Over the course of the summer, four more giant Nordic trolls will appear across Western Washington. The other trolls will be constructed on Vashon Islands, and in Issaquah, Ballard, and West Seattle.

Pia the Peacekeeper, located in Sakai Park on Bainbridge Island. Photo by Larry Steagall

Troll hunters

The plan is to not release their exact location but to encourage “troll hunters” to use social media to locate them in the wild, simultaneously exploring the natural habitation around them. So far, Pia and Ole were fairly easy to access and not far from a road. Take it from me, however, particularly if you have any mobility issues, wear good stable walking shoes, and watch out for thorny underbrush or you’ll be sorry.

Each troll has something to say.  Ole-Bolle is lifting the roof of a red cabin like a cookie jar to peek inside.  He says:

There’s something in the air, that something makes my belly rumble.

Something smells so strong it hits me almost makes me stumble.

Could it be the little people cooking something smelly?

In the big red cookie jar, so I can put them in my belly.”

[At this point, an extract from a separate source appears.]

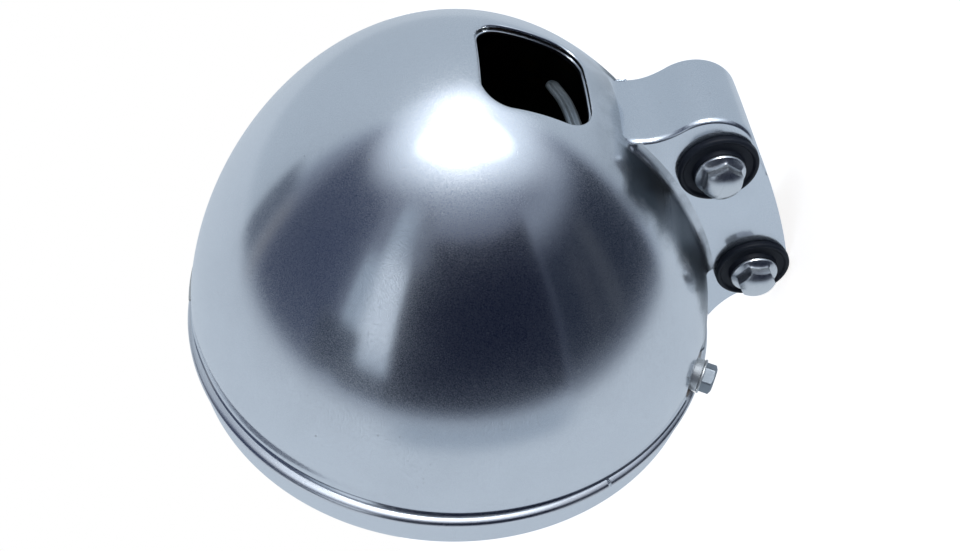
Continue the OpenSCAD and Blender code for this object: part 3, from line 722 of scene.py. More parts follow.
class Paintbox:
    """Every material of the headlight, built once."""

    def __init__(self) -> None:
        """Builds the groups, then the materials."""
        groups = EffectGroups()
        finishes = (
            # The shell's crease paints shade and dark reflection beside the bracket and in the rim screws' dishes.
            MetalFinish("shell_chrome", (0.80, 0.83, 0.87), 0.07, haze=0.08, spread=0.26, crease=0.26, bump=0.3),
            MetalFinish("bracket_chrome", (0.77, 0.81, 0.86), 0.09, haze=0.10, spread=0.22, pits=0.6, bump=0.3),
            MetalFinish("shell_inside", (0.03, 0.03, 0.035), 0.55, haze=0.2, stain=(0.02, 0.015, 0.01), rust=0.3),
            MetalFinish("rim_chrome", (0.80, 0.83, 0.87), 0.09, haze=0.10, spread=0.2),
            # Dark groove finish: dirt and rust, and painted shade where ridge, bead and spigot meet.
            MetalFinish("groove_dirt_and_shade", (0.12, 0.13, 0.15), 0.40, haze=0.3, rust=0.8),
            MetalFinish("band_brushed", (0.88, 0.89, 0.92), 0.14, haze=0.08, spread=0.12, streak_count=4.0,
                        streak_across=1900.0, streak_colour=0.30, pits=0.4),
            MetalFinish("band_rusted", (0.55, 0.52, 0.5), 0.34, haze=0.3, stain=(0.09, 0.05, 0.03), rust=1.0, bump=0.5),
            MetalFinish("bolt_chrome", (0.78, 0.80, 0.82), 0.20, haze=0.12, spread=0.14, pits=0.3, scratches=0.4,
                        bump=0.2),
            MetalFinish("screw_zinc", (0.34, 0.38, 0.42), 0.40, haze=0.2, bump=0.4),
            MetalFinish("collar_chrome", (0.74, 0.76, 0.77), 0.40, haze=0.2, pits=0.6, bump=0.4),
            MetalFinish("plain_steel", (0.55, 0.55, 0.54), 0.32, haze=0.2),
            MetalFinish("dark_steel", (0.30, 0.31, 0.33), 0.42, haze=0.2, bump=0.4),
            MetalFinish("strip_steel", (0.36, 0.41, 0.45), 0.46, haze=0.3, bump=0.5, rust=0.2),
            MetalFinish("mirror_metal", (0.92, 0.92, 0.93), 0.03, haze=0.03, spread=0.0, pits=0.0, scratches=0.0,
                        bump=0.0),
            MetalFinish("brass", (0.72, 0.56, 0.30), 0.28, haze=0.2),
            MetalFinish("filament_wire", (0.42, 0.43, 0.45), 0.35, haze=0.1),
            # Near-black rubber; the blue tint of it and of its dust is painted sheen.
            SoftFinish("rubber_black", (0.010, 0.013, 0.021), (0.05, 0.06, 0.085), 0.50, dustiness=0.25, gloss=0.28),
            SoftFinish("seal_black", (0.018, 0.019, 0.022), (0.07, 0.065, 0.06), 0.62, dustiness=0.5),
            SoftFinish("ivory_plastic", (0.74, 0.69, 0.56), (0.55, 0.50, 0.40), 0.45, dustiness=0.4),
            GlassFinish("clear_glass", (0.93, 0.97, 0.98), 0.02),
            GlassFinish("bulb_glass", (0.97, 0.98, 0.99), 0.01),
        )
        self.materials = {finish.name: finish.build(groups) for finish in finishes}

    def __getitem__(self, name: str) -> bpy.types.Material:
        """Returns the material of that name."""
        return self.materials[name]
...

And from Pia the Peacekeeper, who sits on the ground with her hands held out, playing with small human puppets. If you step between them, you’ll soon realize that you are her puppet!

Pretty pretty please, let’s keep the peace beneath the trees

Hold you in my hand I will remind you with a squeeze

Quiet little people, ’cause your criers make me tired

Pia likes to play with people, people they keep quiet.


Pia the Peacekeeper

What: An 18-foot-tall troll, created using recycled wood by Copenhagen-based artist Thomas Dambo

Where: Sakai Park, 1560 Madison Ave., Bainbridge Island. From Gig Harbor, follow Highway 16 west to northbound Highway 3, then take the exit for Highway 305 south toward Bainbridge. Turn right on High School Road. Sakai Park offers no parking, but it can be reached via a trail near the northwest corner of Highway 305 and High School Road.

Distance: 48.9 miles from Gig Harbor, per Google Maps.